New tax proposals

Correct. But in actuality, without reconciliation, the tax reform bill would never even come to an official vote in the Senate. If I recall, they’d have to first vote on whether to bring the bill to the floor, to then vote on the actual bill. That first vote, to bring the final bill to the floor, would be filibustered, and it itself would not receive 60 votes. At the point, the actual bill is DOA.

So, if something has to be cut from the federal budget - what would you cut? What should be transitioned to state responsibility?

For reference, here was the FY2016 US national government budget:

https://www.cbo.gov/sites/default/files/115th-congress-2017-2018/graphic/52408-budgetoverall.pdf

Oh there are a LOT of places that I can think of to cut which would actually help people rather than hurt them, but that’s political and would get this shut down :slight_smile:

13 tax law professors have written a paper about the loopholes etc in the tax bill.
https://papers.ssrn.com/sol3/papers.cfm?abstract_id=3084187
I was able to open it with the PDF, not behind a paywall.

@“Snowball City” it’s giving me an error. Can you tell the name of the paper so I can google it? Thanks!

Rom, I got an error when I tried to load it, then tried again and was able to get it. I bet their server is overloaded. Try again and see if it works.

Paper is called: The Games They Will Play: Tax Games, Roadblocks, and Glitches Under the New Legislation
Avi-Yonah et al. and there are a lot of al’s.

Daniel Shaviro of NYU Law School is one of the signers.

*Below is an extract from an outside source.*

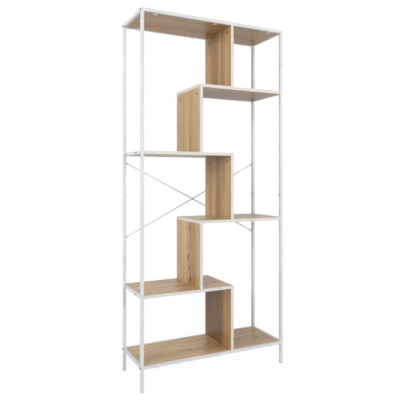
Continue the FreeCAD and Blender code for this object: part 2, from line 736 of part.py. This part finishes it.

He has a couple of further thoughts on his blogspot page as well as a link to the paper. I am not linking to his site because it is a blog.

Here is a new article and summary from USA Today:
https://www.usatoday.com/story/news/politics/2017/12/08/what-college-students-need-watch-republican-tax-bill-enters-home-stretch/930044001/

It’s not all that easy to convert regular employment into a pass-through scenario:

  • The IRS has rules about what makes you an employee vs. a contractor or a hired business, and this is an active area for them
  • Lots of companies are not going to want to deal with the paperwork or risk the legal issues. I've worked for companies that wouldn't hire 1099 contractors directly, they would only hire them if they were W2 employees of the contracting company. And they weren't interested in companies with one employee. I think this is mostly out of fear of a contractor later suing them claiming they were actually an employee, and then the company is on the hook for the employer share of FICA.

Plus, people’s tax returns will get a lot more complicated. Imagine 50 million people trying to fill out schedule C or dealing with 1065 or K1s or the ins and outs of S corps.

Also, if you turn yourself into a pass-through company, you are now responsible for both sides of FICA, which undoes a lot of the advantage.

This will hinge on which version of the pass-through tax break survives. I think the House version is not nearly as advantageous, because the tax break is not available if the revenues of the company are directly related to the employee’s labor, IIRC.

I don’t really get how becoming a C-corp will be advantageous if you need to actually draw a paycheck.

The estate tax doesn’t raise that much revenue. People rich enough to pay the estate tax can take advantage of trusts and other tax avoidance strategies to reduce their taxable estate.

Sure, but remember that initial transfers to trusts are subject to gift/estate tax exemptions. So it still raises revenue - apparently more than what is spent on the program that is being cut. Please don’t tell me it as all about joe the farmer and the kids losing the family farm…

@roethlisburger, I agree that it doesn’t raise that much revenue (in terms of the whole federal budget), but still the estate tax collected on those 5500 people who are subject to it annually is more than enough revenue to cover the CHIP program’s annual cost for 9 million children.

And if you are worried about family farms, it is less than 100 family farms a year, probably less than 10 a year. (And they would have 30 years to pay the tax owed.)

Sure, but if you fund a trust when your kid is born and they inherit 50-70 years later, most of the value of the trust could be in the investment gains and not the principal. GRATs can reduce the amount that counts against the estate/gift tax limitation. That’s just one tool. The ultra-wealthy can hire their kids and grandkids to be executives in one of their many businesses. Gary Cohn is said to have declared “only morons pay the estate tax.”

It will be, though. When switching from wages to pass-through income becomes as lucrative as this proposal makes it, everyone will want to do it. High paying employers will have to offer pass-through income scenarios to get good employees.

I know quite a few things about trusts. Sure you can gift an asset and let it grow tax free and pass it tax free. But this is not the point. Somehow, there is still a lot of revenue being raised through dead wealth taxation. There is more to estate taxation than just revenue raising. Money needs to be put to work, as it does not do much while sit in a piggy bank.

^I wouldn’t consider less than two thirds of one percent of federal revenue a lot in the context of the federal budget.

So why are we cutting a portion that is even smaller than that? :slight_smile:

notrich- most people will not be able to do it but high earners under contract like entertainers, athletes and coaches will do it. I believe Bill Self the basketball coach at Kansas did exactly that with his contract.